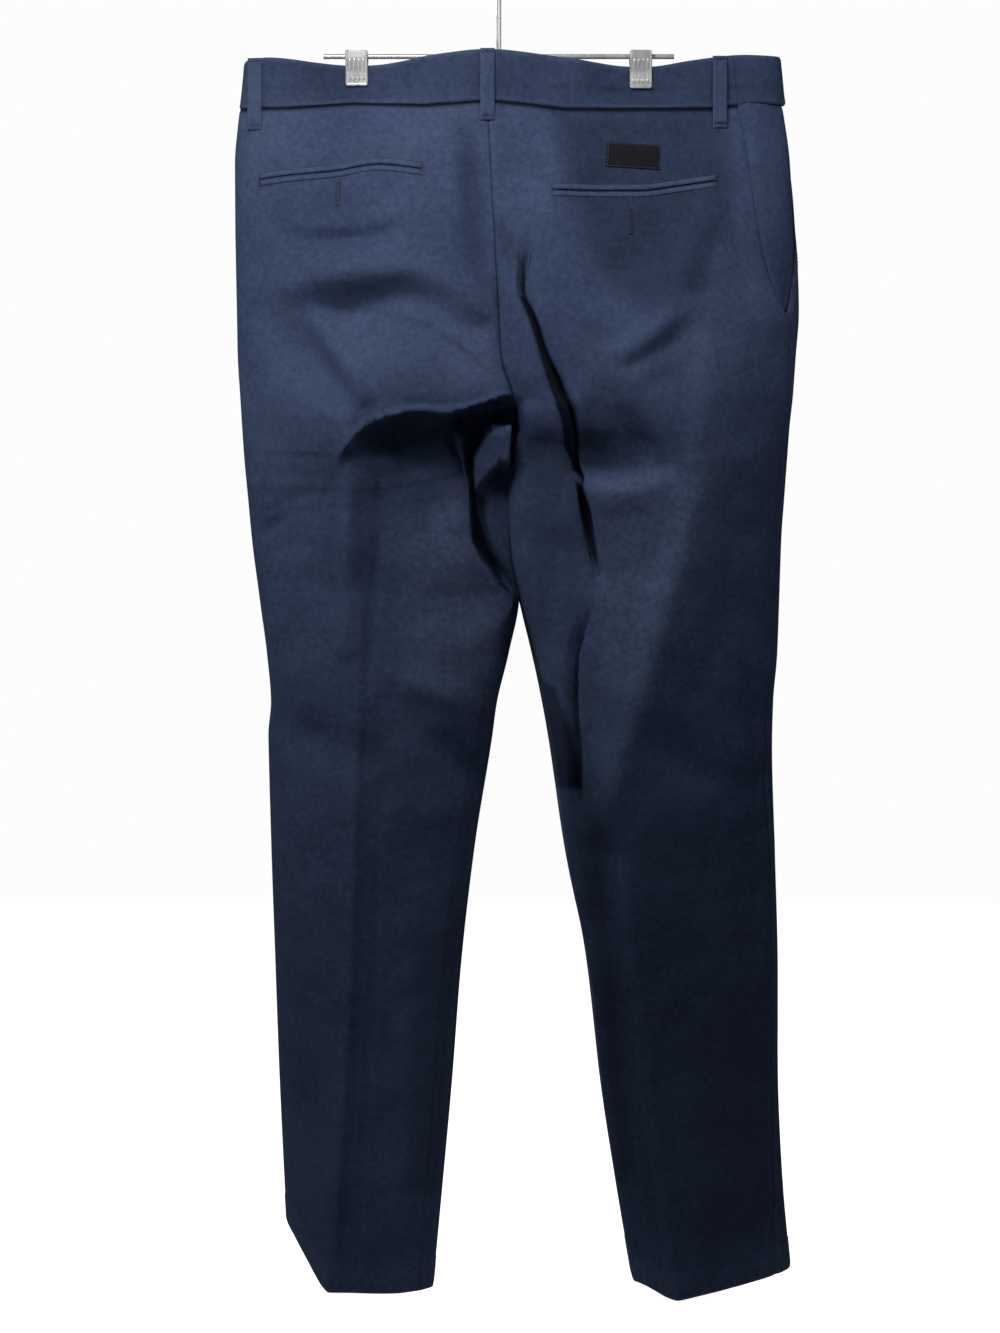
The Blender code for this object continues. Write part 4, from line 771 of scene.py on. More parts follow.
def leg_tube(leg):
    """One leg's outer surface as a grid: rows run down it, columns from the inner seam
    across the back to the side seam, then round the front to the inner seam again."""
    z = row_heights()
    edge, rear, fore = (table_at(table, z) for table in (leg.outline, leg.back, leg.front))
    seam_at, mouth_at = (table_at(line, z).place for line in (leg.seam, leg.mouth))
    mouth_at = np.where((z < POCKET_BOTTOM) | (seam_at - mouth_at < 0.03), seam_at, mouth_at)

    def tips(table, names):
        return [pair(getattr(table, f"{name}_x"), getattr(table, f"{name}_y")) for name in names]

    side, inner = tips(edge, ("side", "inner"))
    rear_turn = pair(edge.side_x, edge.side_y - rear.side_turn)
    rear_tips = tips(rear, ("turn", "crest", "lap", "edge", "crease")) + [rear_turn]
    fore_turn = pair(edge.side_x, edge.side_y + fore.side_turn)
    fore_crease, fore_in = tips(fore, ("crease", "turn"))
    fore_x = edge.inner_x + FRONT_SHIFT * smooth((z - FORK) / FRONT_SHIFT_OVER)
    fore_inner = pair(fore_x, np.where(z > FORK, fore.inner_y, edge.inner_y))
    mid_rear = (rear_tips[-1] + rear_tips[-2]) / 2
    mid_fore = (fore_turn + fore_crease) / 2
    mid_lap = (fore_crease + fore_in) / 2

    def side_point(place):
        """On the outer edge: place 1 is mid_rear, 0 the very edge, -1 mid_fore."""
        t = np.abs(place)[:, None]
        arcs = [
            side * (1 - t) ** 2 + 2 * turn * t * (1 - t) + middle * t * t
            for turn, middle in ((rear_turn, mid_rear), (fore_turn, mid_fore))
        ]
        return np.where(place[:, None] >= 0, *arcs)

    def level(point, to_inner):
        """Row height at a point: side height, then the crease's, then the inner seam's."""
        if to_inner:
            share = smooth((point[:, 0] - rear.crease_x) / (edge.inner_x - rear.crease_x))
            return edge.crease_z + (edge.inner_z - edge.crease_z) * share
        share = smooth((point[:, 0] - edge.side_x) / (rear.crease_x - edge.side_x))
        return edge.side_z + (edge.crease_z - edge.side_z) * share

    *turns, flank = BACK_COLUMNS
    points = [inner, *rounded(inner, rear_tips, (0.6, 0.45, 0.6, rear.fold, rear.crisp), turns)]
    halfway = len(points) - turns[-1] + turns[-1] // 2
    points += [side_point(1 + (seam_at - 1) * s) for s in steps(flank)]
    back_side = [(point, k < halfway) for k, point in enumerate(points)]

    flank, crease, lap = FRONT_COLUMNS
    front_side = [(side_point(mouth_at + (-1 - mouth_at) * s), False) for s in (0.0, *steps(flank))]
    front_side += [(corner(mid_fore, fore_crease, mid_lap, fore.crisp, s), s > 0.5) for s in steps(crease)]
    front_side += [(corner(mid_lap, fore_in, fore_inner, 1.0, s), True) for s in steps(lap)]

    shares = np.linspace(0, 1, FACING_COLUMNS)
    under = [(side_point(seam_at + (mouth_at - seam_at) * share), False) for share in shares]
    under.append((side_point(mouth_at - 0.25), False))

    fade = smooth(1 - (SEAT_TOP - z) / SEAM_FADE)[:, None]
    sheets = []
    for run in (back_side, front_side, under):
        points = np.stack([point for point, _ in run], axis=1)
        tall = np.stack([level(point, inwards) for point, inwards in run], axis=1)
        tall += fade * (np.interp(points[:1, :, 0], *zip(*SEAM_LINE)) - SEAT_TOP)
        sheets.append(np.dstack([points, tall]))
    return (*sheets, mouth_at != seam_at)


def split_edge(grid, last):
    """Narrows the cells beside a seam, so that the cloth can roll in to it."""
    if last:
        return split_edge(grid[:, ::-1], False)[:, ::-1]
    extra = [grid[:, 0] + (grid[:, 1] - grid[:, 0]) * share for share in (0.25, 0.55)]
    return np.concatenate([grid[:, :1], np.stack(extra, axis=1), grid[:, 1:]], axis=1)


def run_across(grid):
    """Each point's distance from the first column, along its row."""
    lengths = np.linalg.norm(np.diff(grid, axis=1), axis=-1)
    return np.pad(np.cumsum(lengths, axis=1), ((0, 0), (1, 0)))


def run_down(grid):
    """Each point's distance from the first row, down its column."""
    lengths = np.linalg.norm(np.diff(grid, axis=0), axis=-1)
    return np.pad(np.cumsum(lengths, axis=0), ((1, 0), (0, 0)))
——
Instructions to follow:
Each line from the start of the listing above through the line containing "mid_lap = (fore_crease + fore_in) / 2" should be copied exactly, please, with no other lines added.

Written solution:
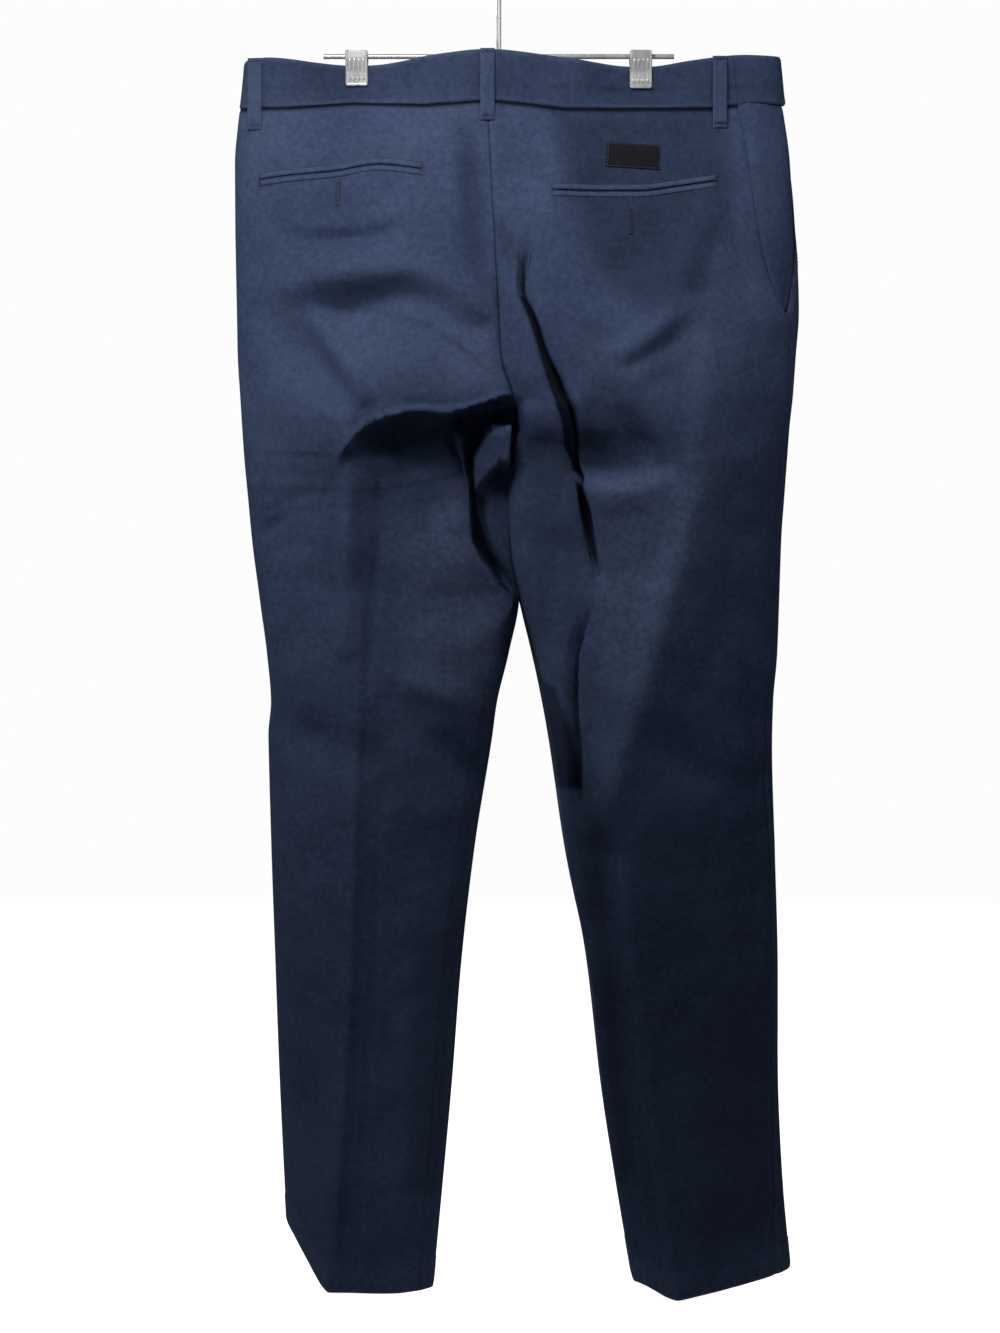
The Blender code for this object continues. Write part 4, from line 771 of scene.py on. More parts follow.
def leg_tube(leg):
    """One leg's outer surface as a grid: rows run down it, columns from the inner seam
    across the back to the side seam, then round the front to the inner seam again."""
    z = row_heights()
    edge, rear, fore = (table_at(table, z) for table in (leg.outline, leg.back, leg.front))
    seam_at, mouth_at = (table_at(line, z).place for line in (leg.seam, leg.mouth))
    mouth_at = np.where((z < POCKET_BOTTOM) | (seam_at - mouth_at < 0.03), seam_at, mouth_at)

    def tips(table, names):
        return [pair(getattr(table, f"{name}_x"), getattr(table, f"{name}_y")) for name in names]

    side, inner = tips(edge, ("side", "inner"))
    rear_turn = pair(edge.side_x, edge.side_y - rear.side_turn)
    rear_tips = tips(rear, ("turn", "crest", "lap", "edge", "crease")) + [rear_turn]
    fore_turn = pair(edge.side_x, edge.side_y + fore.side_turn)
    fore_crease, fore_in = tips(fore, ("crease", "turn"))
    fore_x = edge.inner_x + FRONT_SHIFT * smooth((z - FORK) / FRONT_SHIFT_OVER)
    fore_inner = pair(fore_x, np.where(z > FORK, fore.inner_y, edge.inner_y))
    mid_rear = (rear_tips[-1] + rear_tips[-2]) / 2
    mid_fore = (fore_turn + fore_crease) / 2
    mid_lap = (fore_crease + fore_in) / 2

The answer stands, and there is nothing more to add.